Abstract
This article explores some of the issues in using libraries of unmanaged memory in the new managed memory environment (.NET). We take a look directly at the memory address (pointer) interfaces provided by these libraries and methodologies are presented in C# for manipulating this memory in .NET.
Introduction
Managed memory and garbage collection is a godsend in .NET, but as new development teams are moving to this environment a large number of legacy (unmanaged memory) libraries still exist that provide needed functionality right now. There is too large an investment in these libraries, and too large an investment needed to rewrite them, to just discard them. The good news is .NET provides some tools to access these libraries even in the “keep your hands off” managed memory environment.
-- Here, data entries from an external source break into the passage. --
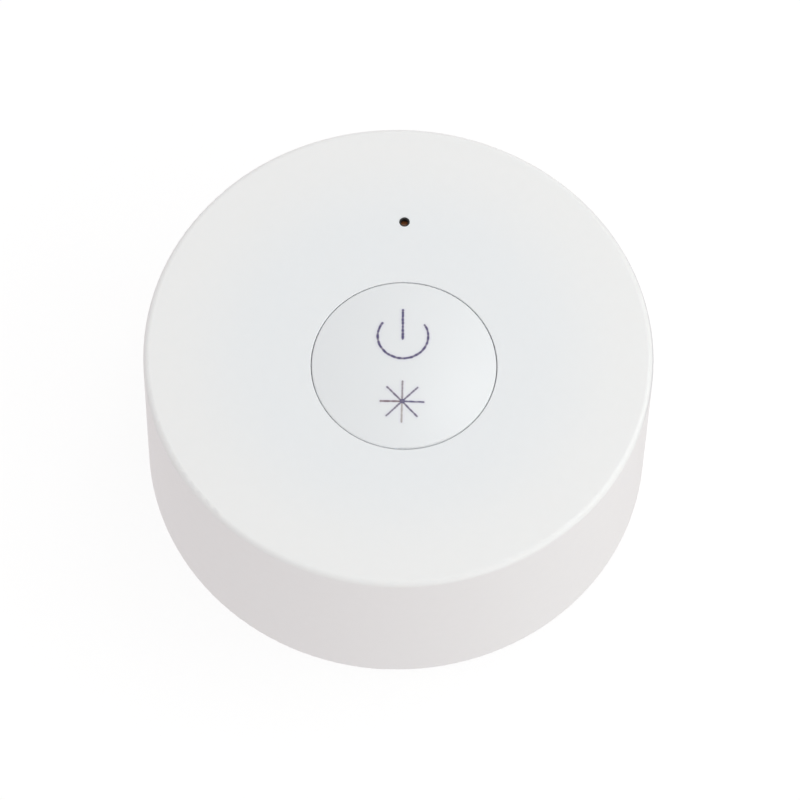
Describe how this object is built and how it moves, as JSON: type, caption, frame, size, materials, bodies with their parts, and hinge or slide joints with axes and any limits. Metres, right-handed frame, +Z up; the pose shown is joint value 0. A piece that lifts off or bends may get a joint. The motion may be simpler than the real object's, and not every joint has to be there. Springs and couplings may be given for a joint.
{
  "type": "rf remote control",
  "caption": "Round puck-shaped radio remote control with a domed push button, a pinhole indicator lamp, a twist-off battery door and a ring foot.",
  "frame": {"origin": "centre of the round case, on the surface that the ring foot stands on", "axes": "+Z up through the button's top face, +Y to the back where the indicator hole is, +X to the right"},
  "size_m": [0.052, 0.052, 0.0228],
  "materials": {
    "case_white": "smooth satin white moulding",
    "button_white": "smooth satin white, slightly glossier than the case",
    "foot_rubber": "matt grey silicone rubber",
    "screw_steel": "zinc plated",
    "board_green": "green solder mask over glass fibre laminate",
    "switch_black": "black moulded nylon",
    "switch_steel": "stamped steel sheet",
    "plunger_plastic": "black moulded stem",
    "tinned_legs": "tinned metal",
    "lamp_lens": "amber tinted clear epoxy",
    "lamp_black": "black nylon",
    "chip_black": "black moulding compound",
    "crystal_steel": "plated metal can",
    "capacitor_tan": "tan ceramic",
    "resistor_black": "black glazed ceramic",
    "aerial_copper": "gold plated copper trace",
    "contact_spring": "nickel plated spring sheet",
    "holder_black": "black moulded nylon",
    "cell_steel": "bright nickel plated steel",
    "cell_gasket": "dark sealing plastic"
  },
  "bodies": {
    "housing": {"top_cover": "case_white", "base_cover": "case_white", "ring_foot": "foot_rubber", "case_screws": "screw_steel", "board_screws": "screw_steel", "circuit_board": "board_green", "switch_base": "switch_black", "switch_frame": "switch_steel", "switch_dome": "switch_steel", "switch_terminals": "tinned_legs", "led_leads": "tinned_legs", "led_body": "lamp_lens", "led_spacer": "lamp_black", "light_shield": "lamp_black", "radio_chip": "chip_black", "crystal": "crystal_steel", "chip_capacitors": "capacitor_tan", "chip_resistors": "resistor_black", "antenna": "aerial_copper", "positive_contact": "contact_spring", "negative_contact": "contact_spring", "cell_holder": "holder_black", "cell_can": "cell_steel", "cell_lid": "cell_steel", "cell_seal": "cell_gasket"},
    "button": {"button_cap": "button_white"},
    "plunger": {"switch_plunger": "plunger_plastic"},
    "door": {"battery_door": "case_white"}
  },
  "joints": [
    {"name": "button_press", "type": "slide", "parent": "housing", "child": "button", "axis": [0, 0, -1], "range_m": [0, 0.0003], "stiffness_N_per_m": 3000},
    {"name": "plunger_press", "type": "slide", "parent": "housing", "child": "plunger", "axis": [0, 0, -1], "range_m": [0, 0.0003], "deforming": ["switch_dome"]},
    {"name": "door_twist", "type": "hinge", "parent": "housing", "child": "door", "pos_m": [0, 0, 0.0015], "axis": [0, 0, -1], "range_deg": [0, 25]}
  ],
  "couplings": [
    {"joint": "plunger_press", "follows": "button_press", "ratio": 1}
  ]
}
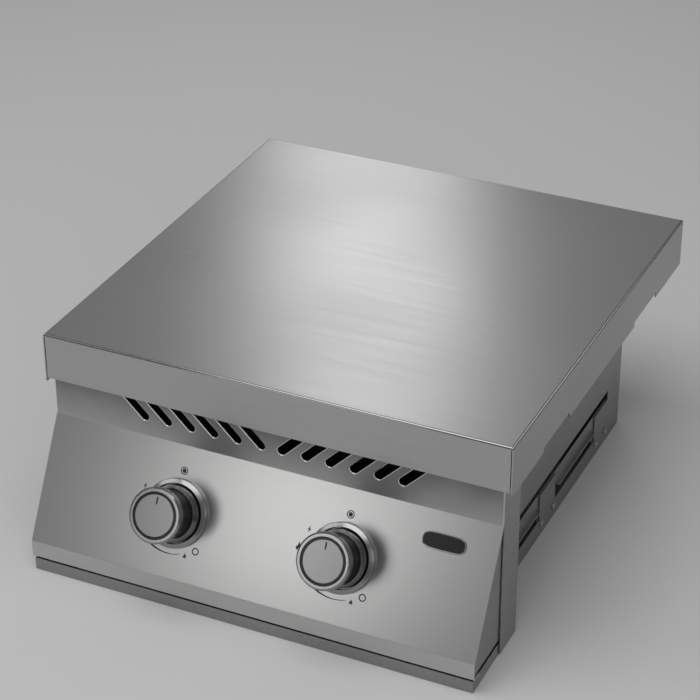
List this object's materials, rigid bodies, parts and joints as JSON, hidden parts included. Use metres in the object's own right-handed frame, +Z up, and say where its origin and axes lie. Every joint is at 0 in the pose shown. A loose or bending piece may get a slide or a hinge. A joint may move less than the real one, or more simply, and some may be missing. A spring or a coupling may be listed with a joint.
{
  "type": "built in gas side burner",
  "caption": "Drop-in outdoor gas burner with a flat lift-off lid, sunken grates, vented front and ringed knobs on a sloping control panel.",
  "frame": {"origin": "centre of the burner box's underside, on the base pan's lower face", "axes": "+Z up, -Y to the front where the control panel is, +X to the right of a person facing the panel"},
  "size_m": [0.47, 0.5495, 0.228],
  "materials": {
    "brushed_stainless": "brushed",
    "satin_stainless": "satin",
    "pressed_steel": "matte",
    "plated_steel": "satin",
    "cast_iron": "matte",
    "brass": "satin",
    "cast_aluminium": "matte",
    "aluminium_tube": "satin",
    "black_plastic": "satin",
    "grey_plastic": "satin",
    "smoked_ring": "gloss",
    "circuit_board": "satin",
    "foam_seal": "matte",
    "lead_jacket": "satin",
    "ceramic": "matte"
  },
  "bodies": {
    "burner_base": {"badge_plate": "satin_stainless", "base_pan": "pressed_steel", "battery_holder": "black_plastic", "bezel_left": "satin_stainless", "bezel_right": "satin_stainless", "burner_box": "pressed_steel", "burner_cup_left": "cast_aluminium", "burner_cup_right": "cast_aluminium", "burner_jet_left": "brass", "burner_jet_right": "brass", "burner_screws": "plated_steel", "control_housing": "pressed_steel", "control_panel": "brushed_stainless", "deck_pan": "satin_stainless", "electrode_left": "ceramic", "electrode_right": "ceramic", "flame_ring_left": "brass", "flame_ring_right": "brass", "flange_seal": "foam_seal", "gas_inlet": "brass", "gas_tube_left": "aluminium_tube", "gas_tube_right": "aluminium_tube", "housing_floor": "pressed_steel", "ignition_lead_left": "lead_jacket", "ignition_lead_right": "lead_jacket", "inlet_elbow": "brass", "light_board_left": "circuit_board", "light_board_right": "circuit_board", "manifold": "plated_steel", "manifold_brackets": "pressed_steel", "manifold_clamp_left": "plated_steel", "manifold_clamp_right": "plated_steel", "manifold_plug": "brass", "pan_screws": "plated_steel", "panel_cheek_left": "pressed_steel", "panel_cheek_right": "pressed_steel", "spark_module": "black_plastic", "tube_nuts": "brass", "valve_body_left": "brass", "valve_body_right": "brass", "valve_screws": "plated_steel"},
    "lid": {"lid_shell": "brushed_stainless"},
    "grate_left": {"grate_left": "cast_iron"},
    "cap_left": {"burner_cap_left": "cast_iron"},
    "valve_plug_left": {"valve_plug_left": "brass"},
    "knob_left": {"valve_stem_left": "plated_steel", "knob_core_left": "black_plastic", "knob_shell_left": "satin_stainless", "knob_light_ring_left": "smoked_ring", "knob_face_left": "brushed_stainless", "knob_skirt_left": "grey_plastic"},
    "grate_right": {"grate_right": "cast_iron"},
    "cap_right": {"burner_cap_right": "cast_iron"},
    "valve_plug_right": {"valve_plug_right": "brass"},
    "knob_right": {"valve_stem_right": "plated_steel", "knob_core_right": "black_plastic", "knob_shell_right": "satin_stainless", "knob_light_ring_right": "smoked_ring", "knob_face_right": "brushed_stainless", "knob_skirt_right": "grey_plastic"}
  },
  "joints": [
    {"name": "lid_lift", "type": "slide", "parent": "burner_base", "child": "lid", "axis": [0, 0, 1], "range_m": [0, 0.25]},
    {"name": "grate_left_lift", "type": "slide", "parent": "burner_base", "child": "grate_left", "axis": [0, 0, 1], "range_m": [0, 0.015]},
    {"name": "cap_left_lift", "type": "slide", "parent": "burner_base", "child": "cap_left", "axis": [0, 0, 1], "range_m": [0, 0.006]},
    {"name": "knob_left_turn", "type": "hinge", "parent": "burner_base", "child": "valve_plug_left", "pos_m": [-0.085, -0.26313, 0.08672], "axis": [0, -0.8746, 0.4848], "range_deg": [0, 205]},
    {"name": "knob_left_push", "type": "slide", "parent": "valve_plug_left", "child": "knob_left", "axis": [0, 0.8746, -0.4848], "range_m": [0, 0.0035], "stiffness_N_per_m": 2000, "springref_m": -0.004},
    {"name": "grate_right_lift", "type": "slide", "parent": "burner_base", "child": "grate_right", "axis": [0, 0, 1], "range_m": [0, 0.015]},
    {"name": "cap_right_lift", "type": "slide", "parent": "burner_base", "child": "cap_right", "axis": [0, 0, 1], "range_m": [0, 0.006]},
    {"name": "knob_right_turn", "type": "hinge", "parent": "burner_base", "child": "valve_plug_right", "pos_m": [0.085, -0.26313, 0.08672], "axis": [0, -0.8746, 0.4848], "range_deg": [0, 205]},
    {"name": "knob_right_push", "type": "slide", "parent": "valve_plug_right", "child": "knob_right", "axis": [0, 0.8746, -0.4848], "range_m": [0, 0.0035], "stiffness_N_per_m": 2000, "springref_m": -0.004}
  ]
}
These tools are not without their caveats though, and this article demonstrates some techniques for accessing and using the libraries where the interfaces are unmanaged memory, specifically pointers. This article is not intended to be a complete primer or tutorial on data marshaling, so a basic understanding of what the Marshal
class (System.Runtime.InteropServices.Marshal
) does is assumed. What we are dealing with here is specifically memory or pointer interfaces.
Emulating Pointers
IntPtr
is the type that is used to represent system pointers in the managed memory environment. So if we were to call a function that passed back a pointer to a data structure, we could import the function as shown here:
[DllImport(“Legacy.dll”)]
public static extern void GetData(IntPtr pDataRecord);
After an invocation of this function, we now have a pointer to our data structure, so how do we access this information? In C++, we may have used a memcpy
to copy this data into our data structures, or we may just use pointer math (offsets) to copy individual variables. But accessing the offset of an IntPtr
is not so straightforward in C#. The compiler does not allow two IntPtr
s to be added, as illustrated by the following compiler error message:
Operator '+' cannot be applied to operands of type 'System.IntPtr' and 'System.IntPtr'
Suppose you needed to read an integer (32-bit) from an offset of 6 bytes from this pointer. The marshal
class provides a function ReadInt32
that allows this:
Int32 I = Marshal.ReadInt32(pDataRecord,4);
This works and there are many more Marshal
methods which will allow you to marshal data from memory offsets. You can get around the compiler error and still do your pointer math by doing the following:
IntPtr ip = new IntPtr(pDataRecord.ToInt32()+4);
This is probably not what was intended by the compiler developers, but does work. It does, however, expose your code to the same risks and maintenance issues as C++ style pointers and errors. You would be well-served to try to utilize the built in functionality of the Marshal
class if possible. Marshalling data structures: Since data is passed to us as data structures, we should set up compatible data structures in our code, allowing the use of the Marshal
class and methods to simplify accessing this data. Given the data structure as defined in the unmanaged code is this:
typedef struct DataRecord
{
int RecordBufferSize;
int NumberOfFields;
int NumberOfElements;
int RecordType;
UINT RecordInfoFlags;
char* FieldDescription;
} DataRecord, *PDataRecord;
Our data structure in C# would be defined like this:
[StructLayout(LayoutKind.Sequential,CharSet=CharSet.Ansi,Pack=2)]
public struct DataRecord
{
[MarshalAs(UnmanagedType.I4)] public int RecordBufferSize;
[MarshalAs(UnmanagedType.I4)] public int NumberOfFields;
[MarshalAs(UnmanagedType.I4)] public int NumberOfElements;
[MarshalAs(UnmanagedType.I4)] public int RecordType;
[MarshalAs(UnmanagedType.U4)] public uint RecordInfoFlags;
public string FieldDescription;
}
Notice the StructLayout
. There are three options for defining the type of layout structure to be used:
- Auto – Chosen by runtime, but objects cannot be exposed outside of managed memory.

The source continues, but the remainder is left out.